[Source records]

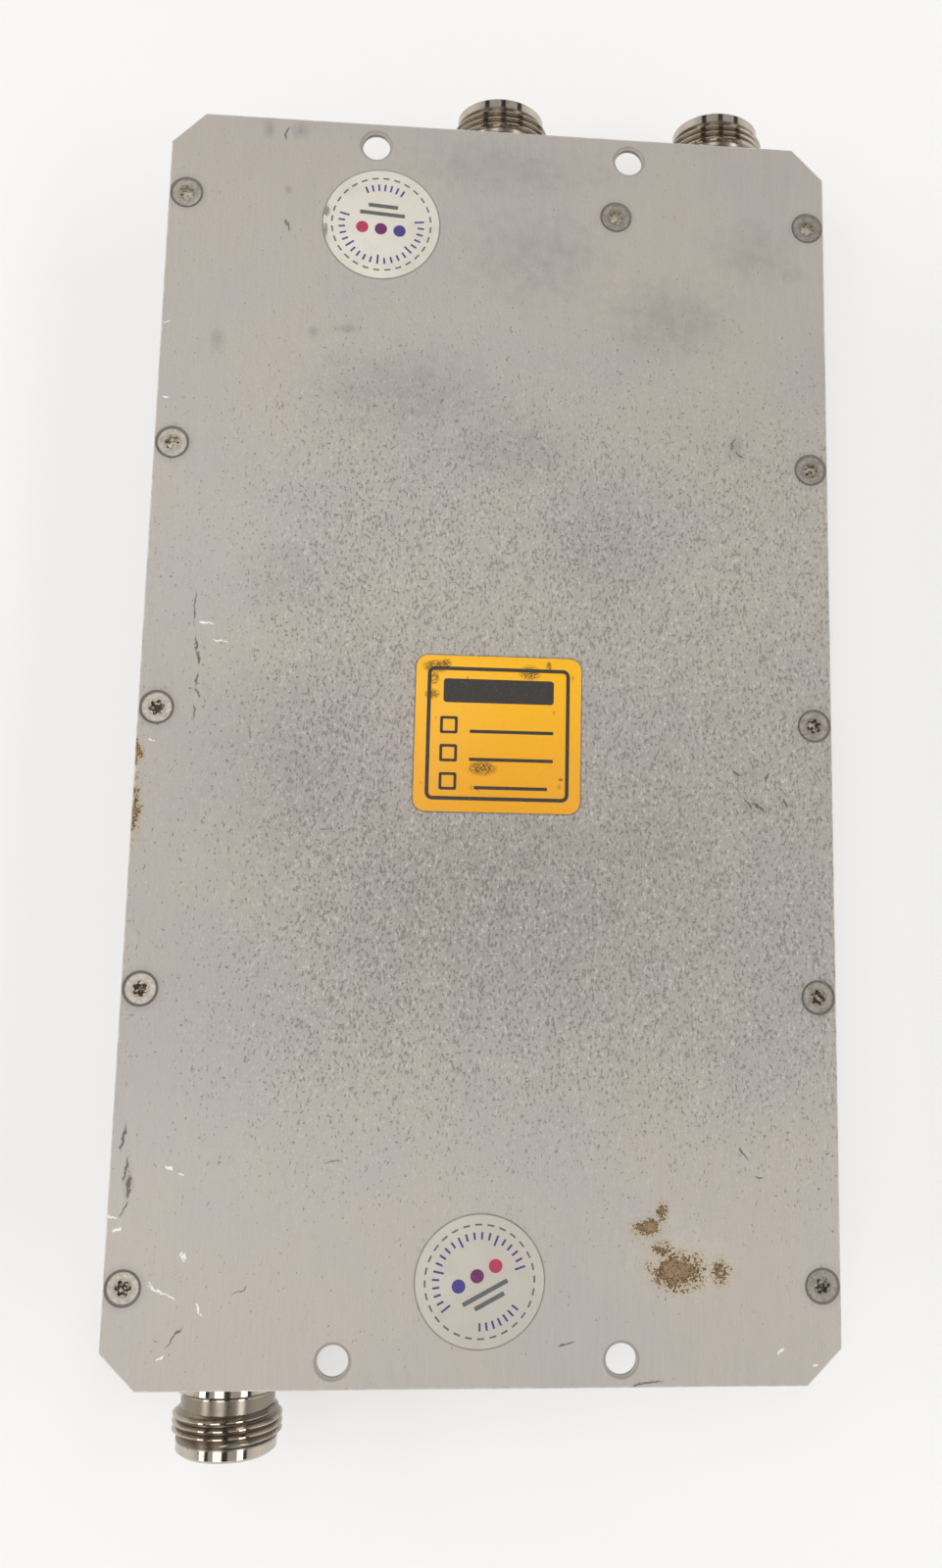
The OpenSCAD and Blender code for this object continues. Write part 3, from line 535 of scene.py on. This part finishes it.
def jack_metal():
    """Bright nickel on turned brass, with fine turning marks, and painted shade in the roots of the thread."""
    material, nodes, place = new_material("jack_nickel")
    rings = nodes.effect(GRAIN, Place=place, Stretch=(0.04, 5.0, 0.04))["Streak"]
    patch = nodes.effect(CLOUD, Place=place, Size=5.0, Low=0.45, High=0.7)["Patch"]
    speck = nodes.effect(PITS, Place=place, Density=1.4, Share=0.08)["Pit"]
    x, y, z = nodes.parts(place)
    axes = [(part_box(side + "_jack_shell")[0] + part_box(side + "_jack_shell")[1]) / 2 / MM
            for side in ("left", "centre", "right")]
    upper = nodes.math("GREATER_THAN", y, 0.0)
    outer = nodes.math("GREATER_THAN", x, (axes[1].x + axes[2].x) / 2)
    middle = nodes.between(upper, axes[0].x, nodes.between(outer, axes[1].x, axes[2].x))
    dx = nodes.math("SUBTRACT", x, middle)
    dz = nodes.math("SUBTRACT", z, axes[0].z)
    radius = nodes.math("SQRT", nodes.math("ADD", nodes.math("MULTIPLY", dx, dx), nodes.math("MULTIPLY", dz, dz)))
    out = nodes.math("ABSOLUTE", y)
    wall = abs(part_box("left_jack_shell")[1].y) / MM
    in_thread = nodes.math("MULTIPLY",
        nodes.smooth(out, wall + THREAD_START / MM - 2.2, wall + THREAD_START / MM - 1.8),
        nodes.smooth(out, wall + THREAD_END / MM + 0.4, wall + THREAD_END / MM))
    # Painted shade: the roots of the thread are painted darker, as the shade that falls in them.
    root = nodes.math("MULTIPLY", nodes.smooth(radius, JACK_R / MM - 0.1, THREAD_ROOT_R / MM + 0.05), in_thread)
    root = nodes.math("MULTIPLY", root, nodes.smooth(radius, WEB_BORE_R / MM + 2, WEB_BORE_R / MM + 2.6))
    colour = nodes.mix(nodes.math("MULTIPLY", patch, 0.4), rgb(194, 184, 170), rgb(168, 156, 140))
    colour = nodes.shade(colour, nodes.between(rings, 0.93, 1.05))
    colour = nodes.mix(nodes.math("MULTIPLY", speck, 0.5), colour, rgb(120, 100, 80))
    colour = nodes.mix(nodes.math("MULTIPLY", root, 0.6), colour, rgb(86, 76, 66))
    roughness = nodes.math("MULTIPLY_ADD", root, 0.2, nodes.between(patch, 0.05, 0.13))
    height = nodes.math("MULTIPLY_ADD", speck, -0.5, nodes.between(rings, 0.2, 0.8))
    finish_surface(nodes, colour, 1.0, roughness, height, 0.006)
    return material


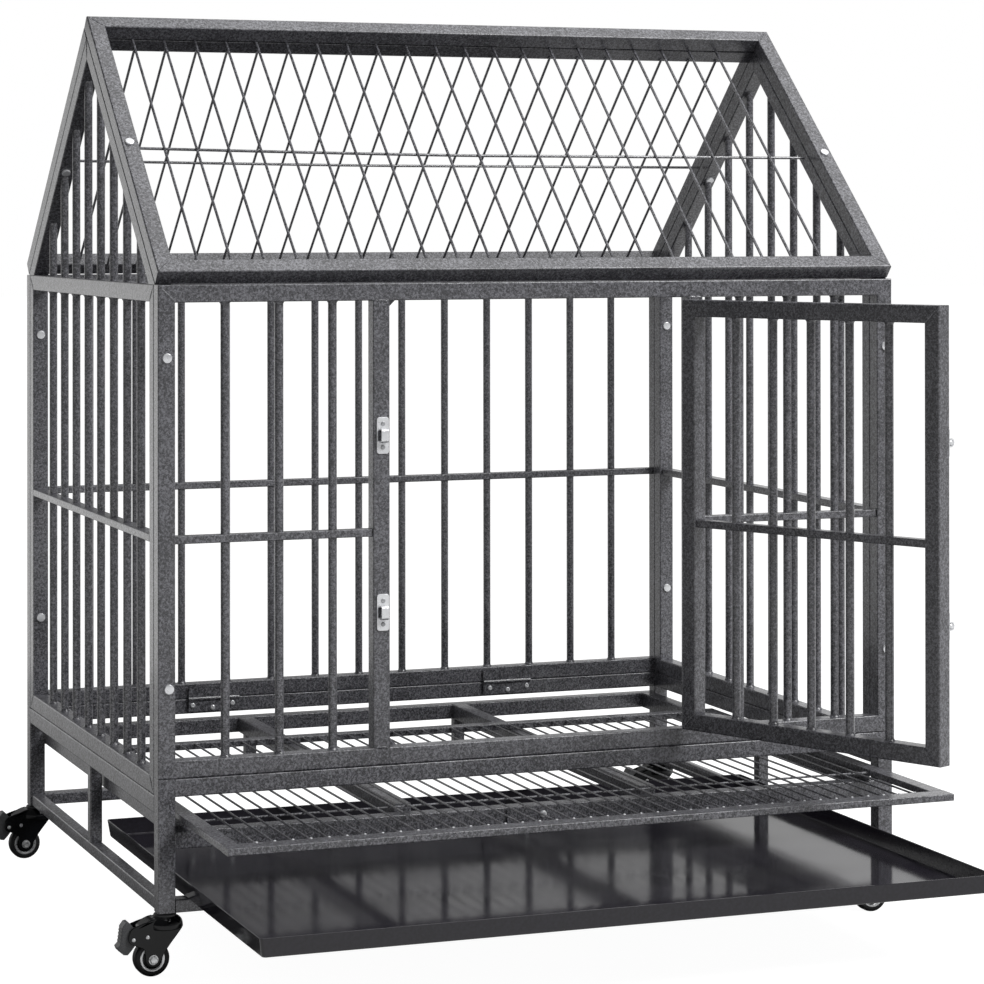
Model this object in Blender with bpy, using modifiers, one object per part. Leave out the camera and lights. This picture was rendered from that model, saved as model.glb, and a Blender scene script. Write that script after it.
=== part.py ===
"""House-shaped dog crate on casters: bolted tube panels, a mesh roof, a swinging front
door with two slide bolts, a pull-out floor grid and a pull-out tray.

The crate is modelled with x along the front, y to the back and z up. Its own zero is the
middle of the body, at the lower edge of the front panel. The last step moves the whole
crate so that it stands on z = 0 with its bounding box centred on the origin.
The door is open, and the grid and the tray are pulled out.
"""
import math

import bmesh
import bpy
from mathutils import Matrix, Vector

# Whole crate, in metres
WIDTH = 0.920
DEPTH = 0.695
BODY_HEIGHT = 0.552
ROOF_PITCH = math.radians(41.46)
LEG_DROP = 0.1495
GAP = 0.0003

# Sections
TUBE = 0.020
THIN_TUBE = 0.015
BAR_DIAMETER = 0.010
BAR_SIDES = 6
MID_RAIL_HEIGHT = 0.009
MID_RAIL_DEPTH = 0.014
MID_RAIL_SHARE = 0.482
WELD_SINK = 0.0015
FLUSH_STEP = 0.0001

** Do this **
Give the listing again, word for word.

** Task result **
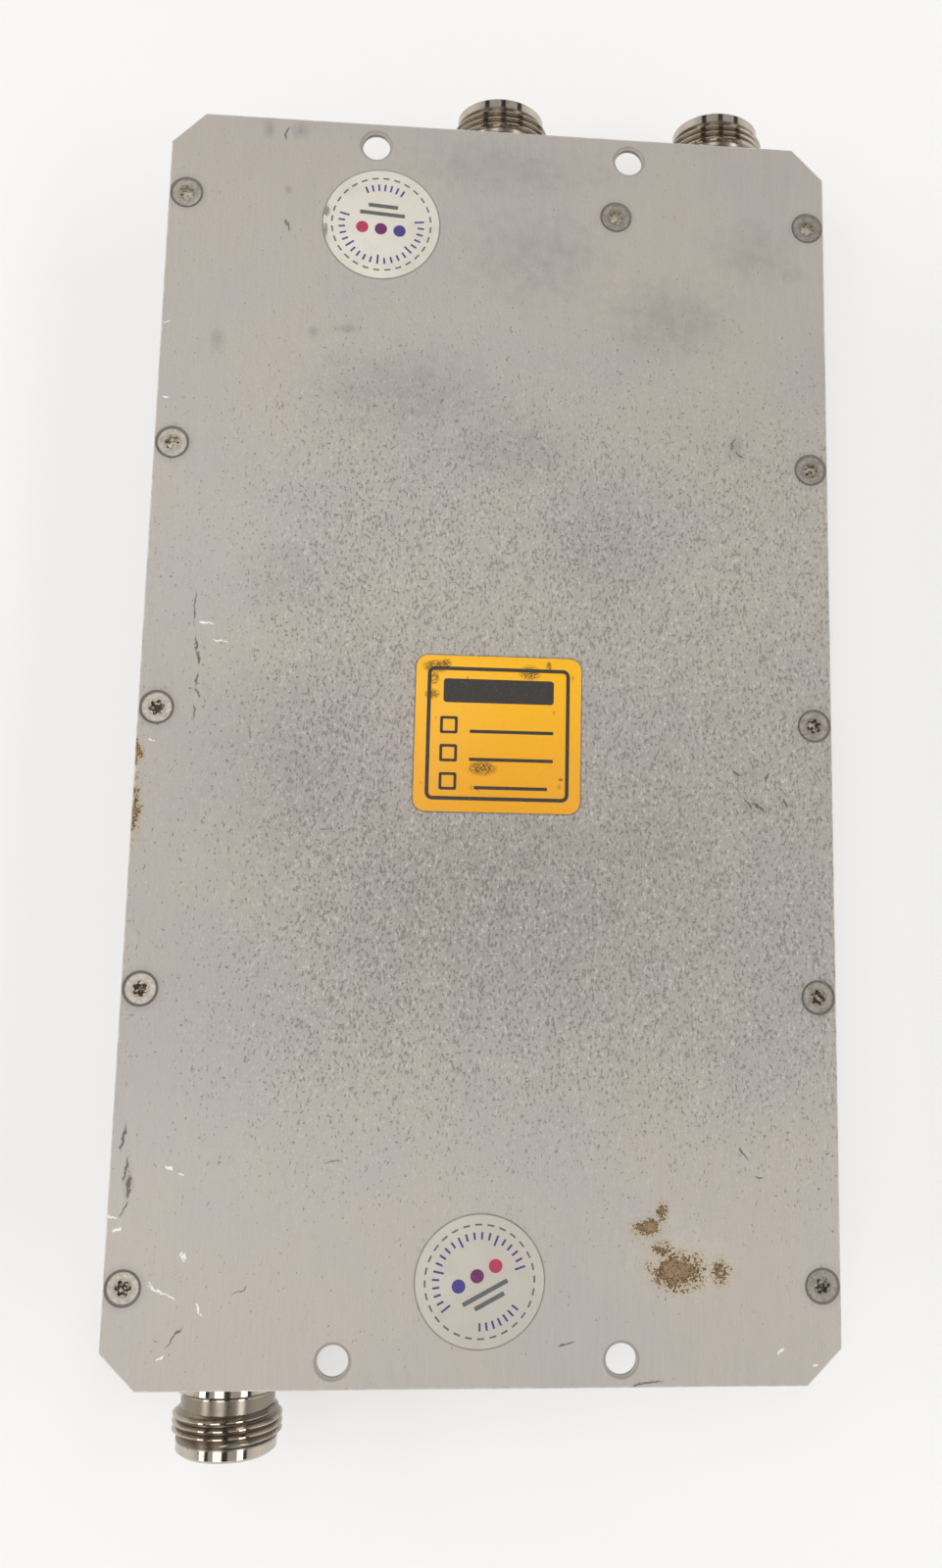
The OpenSCAD and Blender code for this object continues. Write part 3, from line 535 of scene.py on. This part finishes it.
def jack_metal():
    """Bright nickel on turned brass, with fine turning marks, and painted shade in the roots of the thread."""
    material, nodes, place = new_material("jack_nickel")
    rings = nodes.effect(GRAIN, Place=place, Stretch=(0.04, 5.0, 0.04))["Streak"]
    patch = nodes.effect(CLOUD, Place=place, Size=5.0, Low=0.45, High=0.7)["Patch"]
    speck = nodes.effect(PITS, Place=place, Density=1.4, Share=0.08)["Pit"]
    x, y, z = nodes.parts(place)
    axes = [(part_box(side + "_jack_shell")[0] + part_box(side + "_jack_shell")[1]) / 2 / MM
            for side in ("left", "centre", "right")]
    upper = nodes.math("GREATER_THAN", y, 0.0)
    outer = nodes.math("GREATER_THAN", x, (axes[1].x + axes[2].x) / 2)
    middle = nodes.between(upper, axes[0].x, nodes.between(outer, axes[1].x, axes[2].x))
    dx = nodes.math("SUBTRACT", x, middle)
    dz = nodes.math("SUBTRACT", z, axes[0].z)
    radius = nodes.math("SQRT", nodes.math("ADD", nodes.math("MULTIPLY", dx, dx), nodes.math("MULTIPLY", dz, dz)))
    out = nodes.math("ABSOLUTE", y)
    wall = abs(part_box("left_jack_shell")[1].y) / MM
    in_thread = nodes.math("MULTIPLY",
        nodes.smooth(out, wall + THREAD_START / MM - 2.2, wall + THREAD_START / MM - 1.8),
        nodes.smooth(out, wall + THREAD_END / MM + 0.4, wall + THREAD_END / MM))
    # Painted shade: the roots of the thread are painted darker, as the shade that falls in them.
    root = nodes.math("MULTIPLY", nodes.smooth(radius, JACK_R / MM - 0.1, THREAD_ROOT_R / MM + 0.05), in_thread)
    root = nodes.math("MULTIPLY", root, nodes.smooth(radius, WEB_BORE_R / MM + 2, WEB_BORE_R / MM + 2.6))
    colour = nodes.mix(nodes.math("MULTIPLY", patch, 0.4), rgb(194, 184, 170), rgb(168, 156, 140))
    colour = nodes.shade(colour, nodes.between(rings, 0.93, 1.05))
    colour = nodes.mix(nodes.math("MULTIPLY", speck, 0.5), colour, rgb(120, 100, 80))
    colour = nodes.mix(nodes.math("MULTIPLY", root, 0.6), colour, rgb(86, 76, 66))
    roughness = nodes.math("MULTIPLY_ADD", root, 0.2, nodes.between(patch, 0.05, 0.13))
    height = nodes.math("MULTIPLY_ADD", speck, -0.5, nodes.between(rings, 0.2, 0.8))
    finish_surface(nodes, colour, 1.0, roughness, height, 0.006)
    return material


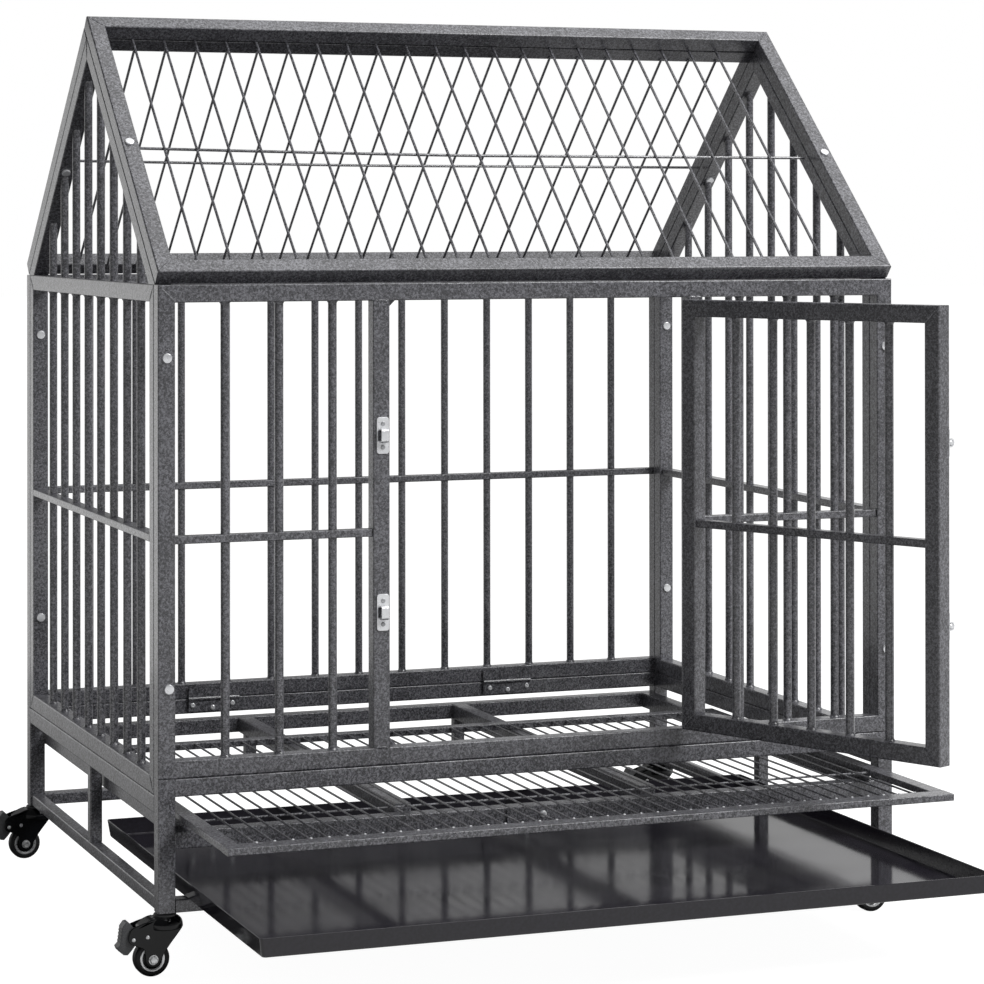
Model this object in Blender with bpy, using modifiers, one object per part. Leave out the camera and lights. This picture was rendered from that model, saved as model.glb, and a Blender scene script. Write that script after it.
=== part.py ===
"""House-shaped dog crate on casters: bolted tube panels, a mesh roof, a swinging front
door with two slide bolts, a pull-out floor grid and a pull-out tray.

The crate is modelled with x along the front, y to the back and z up. Its own zero is the
middle of the body, at the lower edge of the front panel. The last step moves the whole
crate so that it stands on z = 0 with its bounding box centred on the origin.
The door is open, and the grid and the tray are pulled out.
"""
import math

import bmesh
import bpy
from mathutils import Matrix, Vector

# Whole crate, in metres
WIDTH = 0.920
DEPTH = 0.695
BODY_HEIGHT = 0.552
ROOF_PITCH = math.radians(41.46)
LEG_DROP = 0.1495
GAP = 0.0003

# Sections
TUBE = 0.020
THIN_TUBE = 0.015
BAR_DIAMETER = 0.010
BAR_SIDES = 6
MID_RAIL_HEIGHT = 0.009
MID_RAIL_DEPTH = 0.014
MID_RAIL_SHARE = 0.482
WELD_SINK = 0.0015
FLUSH_STEP = 0.0001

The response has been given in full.